Details
- Span of crimes: 1997–2002
- Country: United States
- State: California
- Date apprehended: November 2002

= Mark Wayne Rathbun =

American rapist

Mark Wayne Rathbun, better known as the Belmont Shore Rapist, is an American serial rapist who was active on the west coast of the United States during the late 1990s and early 2000s. Between 1997 and 2002, Rathbun committed at least fourteen rapes in Los Angeles County and Orange County, California. Many of Rathbun's attacks were committed in the Belmont Shore district of Long Beach, California, hence his nickname. In addition to striking in Long Beach, Rathbun was also active in the cities of Huntington Beach and Los Alamitos.

Rathbun's modus operandi was to commit a hot prowl burglary coupled with a sexual attack. Rathbun would break into a victim's home in the middle of the night, enter her bedroom wearing a mask, remove his clothing, then pounce on his victim in her bed while she slept. All of Rathbun's confirmed victims were single women, ranging in age from thirty-four to seventy-seven, most of whom lived alone.

After being identified as a suspect in the Belmont Shore rape series, Rathbun was arrested in Oxnard, California in November 2002. Detectives obtained an oral swab from Rathbun while he was in custody, and a criminalist was able to match this sample to biological evidence which was left behind at the Belmont Shore Rapist's crime scenes. As a result, the Los Angeles County District Attorney's Office charged Rathbun with sixty-three felony counts in 2003. Following his indictment in California, authorities in Seattle, Washington linked Rathbun's DNA to rapes which were committed in their jurisdiction.

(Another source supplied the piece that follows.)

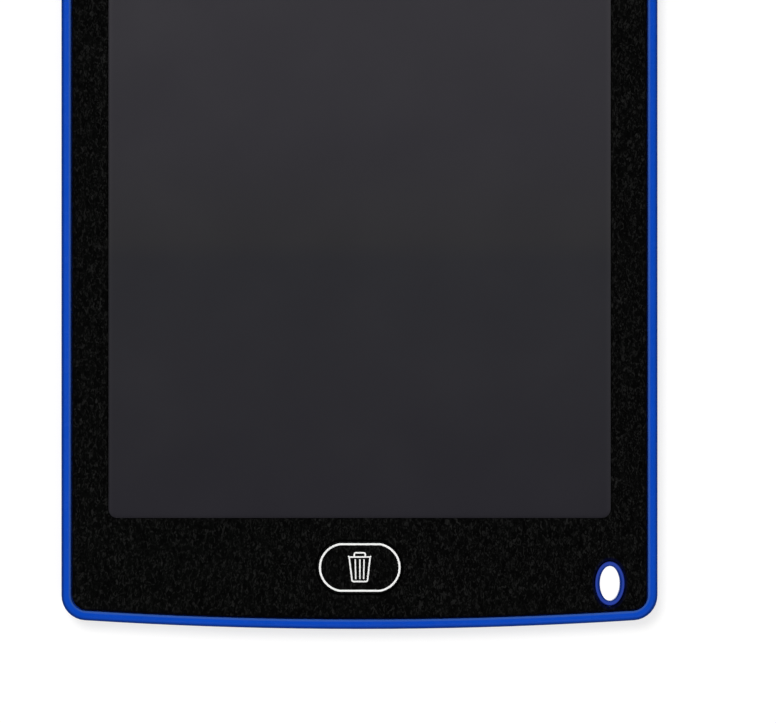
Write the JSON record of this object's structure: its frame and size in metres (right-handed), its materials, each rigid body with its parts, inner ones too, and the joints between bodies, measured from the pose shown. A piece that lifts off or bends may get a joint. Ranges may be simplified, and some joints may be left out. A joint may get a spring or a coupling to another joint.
{
  "type": "lcd writing tablet",
  "caption": "Slim LCD writing tablet with a film screen, erase button, oval lanyard hole, stylus bay along the top edge, and a battery door and lock slide on the back.",
  "frame": {"origin": "middle of the outline, on the flat back face", "axes": "+Z out of the screen, +Y up the screen towards the stylus, +X to the right seen from the front"},
  "size_m": [0.145, 0.225, 0.006],
  "materials": {
    "shell_blue": "satin moulded ABS",
    "panel_black": "fine-grained matt",
    "button_black": "fine-grained matt with a white printed outline and symbol",
    "film_grey": "satin film",
    "tape_white": "double-sided adhesive tape",
    "support_black": "rolled sheet",
    "tail_amber": "polyimide film",
    "connector_ivory": "moulded nylon",
    "part_grey": "moulded",
    "part_black": "moulded",
    "board_green": "solder mask on laminate",
    "capacitor_tan": "fired ceramic",
    "screw_steel": "zinc plated",
    "contact_nickel": "nickel plated sheet",
    "cell_steel": "polished sheet",
    "lead_red": "insulated wire",
    "lead_black": "insulated wire",
    "tip_black": "moulded"
  },
  "bodies": {
    "tablet": {"back_shell": "shell_blue", "front_panel": "panel_black", "panel_tape": "tape_white", "lcd_film": "film_grey", "film_tape": "tape_white", "support_plate": "support_black", "film_tail": "tail_amber", "tail_connector": "connector_ivory", "switch_housing": "part_grey", "circuit_board": "board_green", "board_screw_1": "screw_steel", "board_screw_2": "screw_steel", "driver_chip": "part_black", "inductor": "part_grey", "capacitor_1": "capacitor_tan", "capacitor_2": "capacitor_tan", "capacitor_3": "capacitor_tan", "resistor_1": "part_black", "resistor_2": "part_black", "lock_switch_body": "contact_nickel", "coin_cell": "cell_steel", "cell_contact_negative": "contact_nickel", "cell_contact_positive": "contact_nickel", "battery_lead_negative": "lead_black", "battery_lead_positive": "lead_red"},
    "button": {"erase_button": "button_black", "switch_plunger": "connector_ivory"},
    "lock": {"lock_slider": "part_black", "lock_actuator": "part_black"},
    "door": {"battery_door": "shell_blue"},
    "screw": {"door_screw": "screw_steel"},
    "stylus": {"stylus_barrel": "shell_blue", "stylus_tip": "tip_black", "stylus_cap": "tip_black"}
  },
  "joints": [
    {"name": "erase_button_press", "type": "slide", "parent": "tablet", "child": "button", "axis": [0, 0, -1], "range_m": [0, 0.0003], "stiffness_N_per_m": 1000},
    {"name": "lock_slide", "type": "slide", "parent": "tablet", "child": "lock", "axis": [1, 0, 0], "range_m": [0, 0.0025]},
    {"name": "battery_door_swing", "type": "hinge", "parent": "tablet", "child": "door", "pos_m": [-0.0465, -0.09867, 0], "axis": [0, 1, 0], "range_deg": [0, 60]},
    {"name": "door_screw_turn", "type": "hinge", "parent": "door", "child": "screw", "pos_m": [-0.019, -0.09867, 0], "axis": [0, 0, -1], "continuous": true},
    {"name": "stylus_pull", "type": "slide", "parent": "tablet", "child": "stylus", "axis": [0, 1, 0], "range_m": [0, 0.03]}
  ]
}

In August 2004, an eight man, four woman jury found Rathbun guilty of fifty-nine felonies, including multiple counts of forcible rape, forcible oral copulation, sodomy by use of force, penetration with a foreign object, first-degree burglary, and assault. Prior to being convicted as the Belmost Shore Rapist, Rathbun had accumulated convictions for burglary and false imprisonment. However, Rathbun had only received probation for his earlier convictions.

On September 15, 2004, Los Angeles County Superior Court Judge Joan Camparet-Cassani sentenced Rathbun to 1,030 years, plus ten life terms, in prison.

On October 13, 2008, a jury in King County, Washington convicted Rathbun of three rapes which occurred in the Phinney Ridge neighborhood of Seattle in 1996. Rathbun was sentenced to 100 years in prison for these crimes. His sentence will run consecutive to his sentences in California, where he is being held presently.